Programs with custom cutouts, key schedules, or branded packaging often move faster when reviewed through WELLHW’s OEM and ODM lock service with door drawings and sample criteria attached.

Related Reading

If your team is building the full enclosure lock specification, these guides may help:

How WELLHW Can Help

If you are selecting locks for control cabinets or industrial enclosures, send WELLHW your enclosure type, door drawing, environment notes, preferred lock family, keying requirement, finish specification, quantity, and sample approval criteria. WELLHW can review whether a standard cabinet or handle lock fits the panel program, or whether OEM customization is needed for cutout, key system, or finish requirements.

Submit project details through the WELLHW contact page.

FAQ

What lock type is most common on electrical control cabinets?

It depends on the door design. Small access doors may use cam locks, while main cabinet doors often use handle locks or quarter-turn latches integrated with the door pull. The correct choice depends on door size, sealing needs, and operator access.

Are electrical panel locks the same as furniture cam locks?

Not always. Some panel programs use similar cam lock principles, but enclosure doors often require different mounting, materials, handle integration, and replacement planning than furniture applications.

What should be included in an electrical panel lock RFQ?

Include enclosure type, environment, door drawing, preferred lock family, access frequency, sealing notes, key system, material and finish requirements, quantity, and sample approval criteria.

Do outdoor enclosure locks need special material review?

Usually yes.
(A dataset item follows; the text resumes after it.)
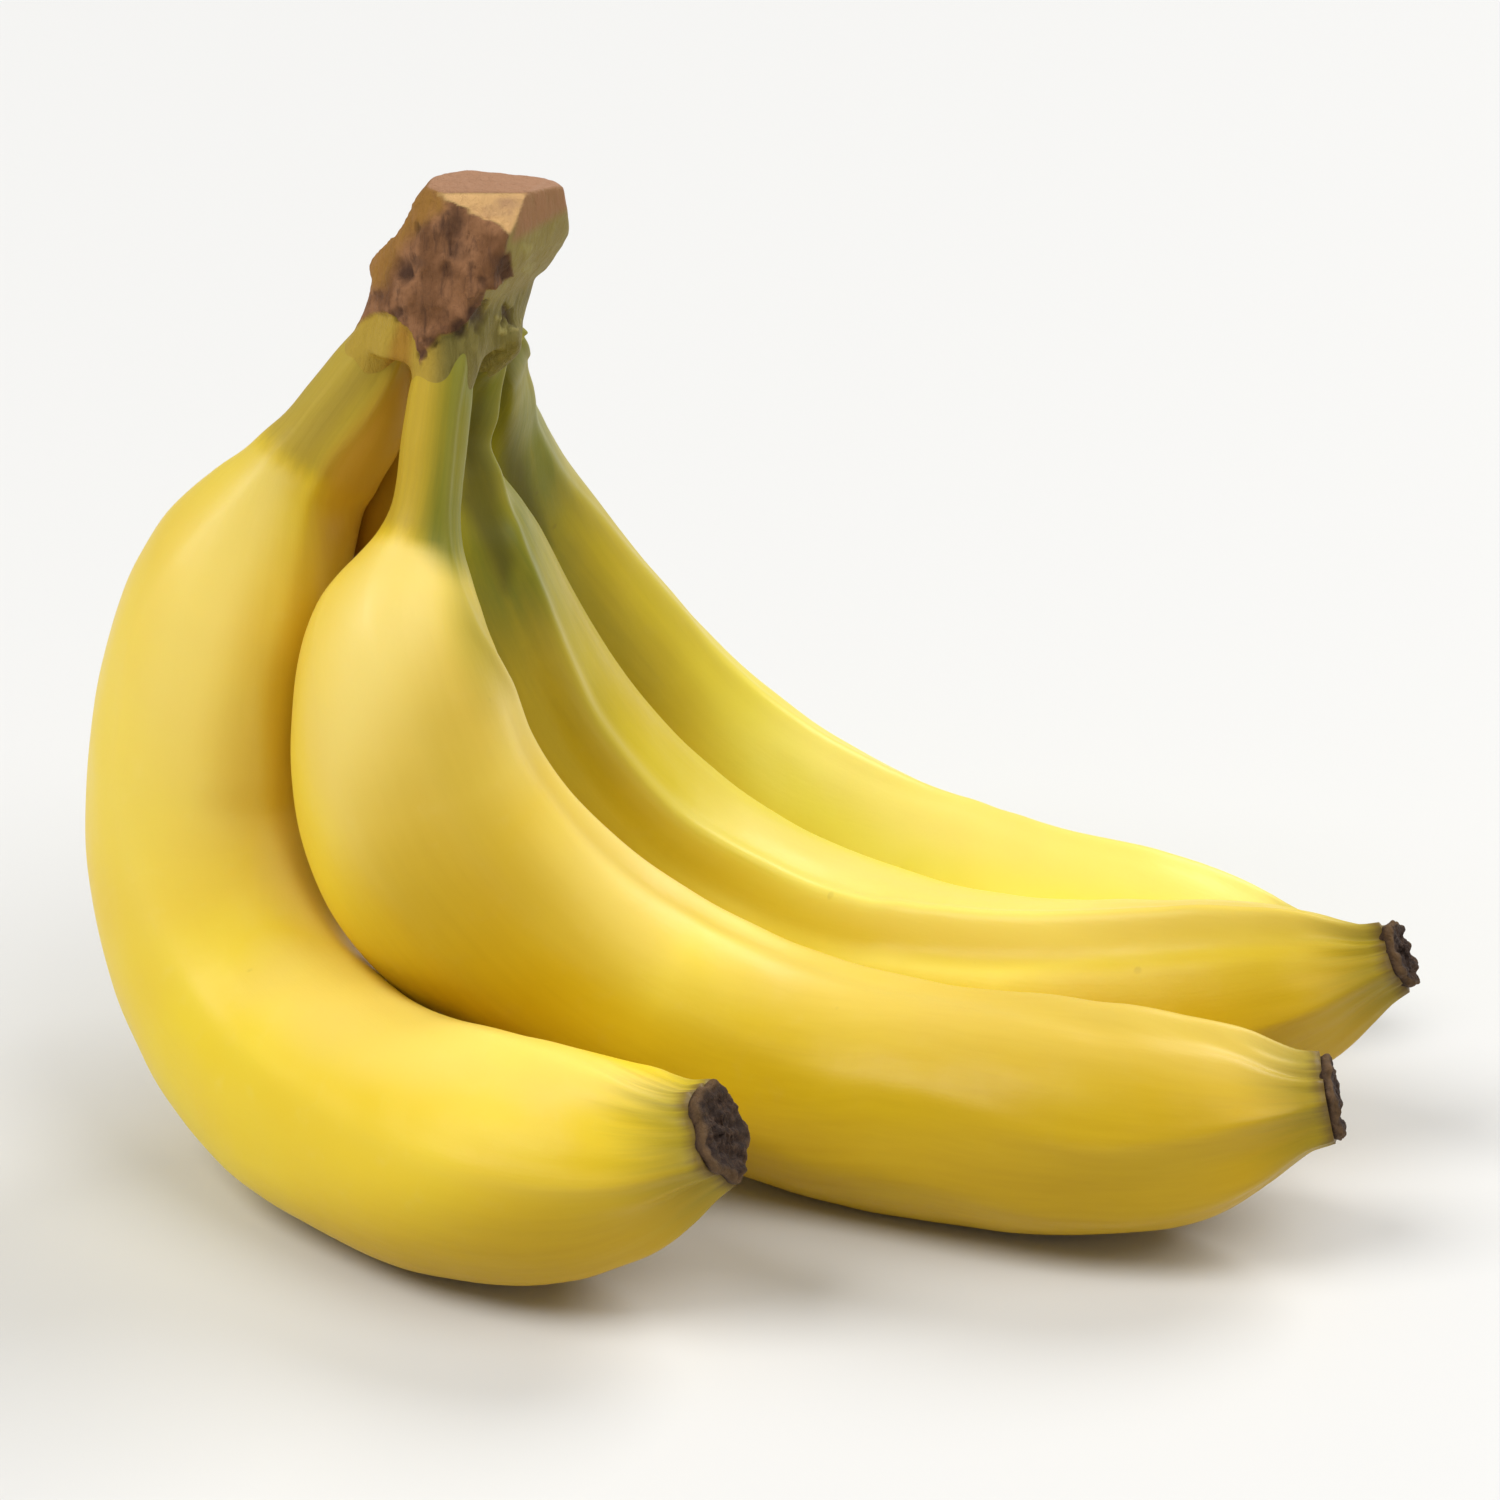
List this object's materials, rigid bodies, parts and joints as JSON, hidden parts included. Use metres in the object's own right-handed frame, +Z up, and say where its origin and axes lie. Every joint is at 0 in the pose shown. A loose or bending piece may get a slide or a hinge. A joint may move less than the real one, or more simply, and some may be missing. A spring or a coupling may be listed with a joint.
{
  "type": "bunch of bananas",
  "caption": "Hand of ripe yellow bananas joined at a cut brown crown, lying on a table with the crown up and the fruits fanned out, each with a dried blossom end.",
  "frame": {"origin": "on the table, under the middle of the bunch's bounding box", "axes": "+X is the longest extent, from the crown side towards the fruit tips; +Z is up; the viewer of the picture stands towards -Y"},
  "size_m": [0.2186, 0.1684, 0.161],
  "materials": {
    "peel": "smooth ripe banana peel with a soft waxy sheen, greener near the stalk and the tip",
    "crown_skin": "dry, rough, torn brown skin with pale knife cuts",
    "dried_blossom_end": "dry, dark, matt and wrinkled"
  },
  "bodies": {
    "root": {"crown": "crown_skin", "banana_1": "peel", "banana_2": "peel", "banana_3": "peel", "banana_4": "peel", "blossom_end_1": "dried_blossom_end", "blossom_end_2": "dried_blossom_end", "blossom_end_3": "dried_blossom_end", "blossom_end_4": "dried_blossom_end"}
  },
  "joints": []
}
Outdoor or exposed installations generally require a harder review of material, finish, and replacement strategy than indoor control cabinets, even if the cutout appears identical.

Can WELLHW support replacement locks for existing panel programs?

Replacement support depends on matching the original cutout, lock family, and key code plan. Buyers should provide existing drawings, sample locks, or key code records when requesting replacement compatibility review.